The makeup of the Supreme Court looks much different than when it sidestepped the First Amendment questions in 2018’s Masterpiece ruling, now with two Trump-appointed justices who may be swayed by First Amendment arguments. Brett Kavanaugh has since replaced Anthony Kennedy, who essentially acted as a centrist, and Amy Coney Barrett replaced liberal icon Ruth Bader Ginsburg. (Ketanji Brown Jackson likely didn’t change the ideological status quo when she replaced retiring Justice Stephen Breyer last year.)

In Masterpiece, Justice Clarence Thomas, joined by Justice Neil Gorsuch, wrote a concurring opinion arguing for a broader ruling and that designing cakes constituted an act of artistic expression that fell under the protection of the First Amendment’s free speech clause.

At the time, Ginsburg, joined by Justice Sonia Sotomayor, countered in a dissent that it was not clear that a wedding cake would cause people to think Phillips was endorsing a particular view on same-sex marriage: “When a couple contacts a bakery for a wedding cake, the product they are seeking is a cake celebrating their wedding—not a cake celebrating heterosexual weddings or same-sex weddings.”
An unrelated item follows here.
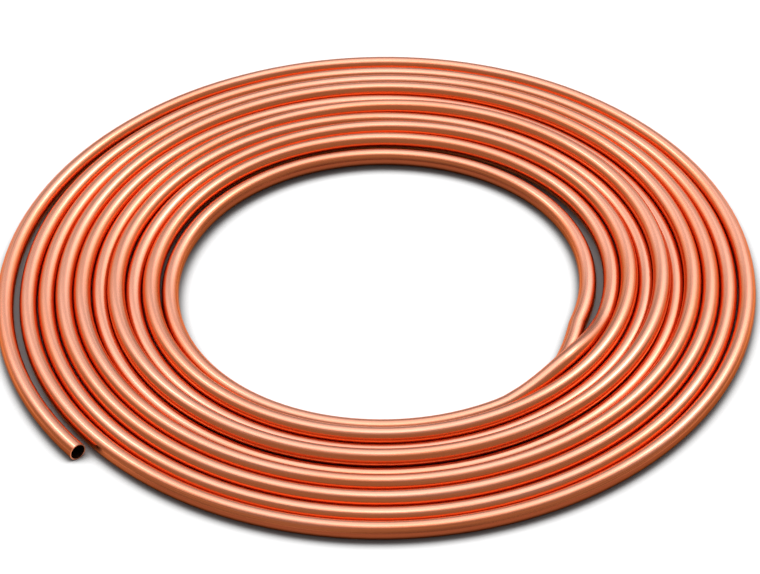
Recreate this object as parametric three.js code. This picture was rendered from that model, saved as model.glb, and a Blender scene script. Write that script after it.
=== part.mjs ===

But, as even the lower court noted in ruling against Smith, designing a website is much more clearly an act of expression, or speech. 

“There are clearly still First Amendment concerns that a lot of people would like clarified and answered,”  Matthew Feeney with the London-based Centre for Policy Studies told The Dispatch. “But the court in [Masterpiece] didn’t actually provide an answer on like exactly how public accommodation or anti-discrimination [laws] does intersect with freedom of speech and religion.”

A ruling in Smith’s favor would most immediately affect Colorado but could also have reverberations for the 45 states with some sort of public accommodation law, so it’s no surprise that nearly 100 parties have filed amicus briefs. But, as was the case with Masterpiece, much depends on how narrow—or broad—the ruling is.

Though he cautioned that predicting justices’ decisions is never certain, Feeney thinks Colorado’s law will find itself in the high court’s crosshairs: “I think it’s likely that 303 Creative will prevail.”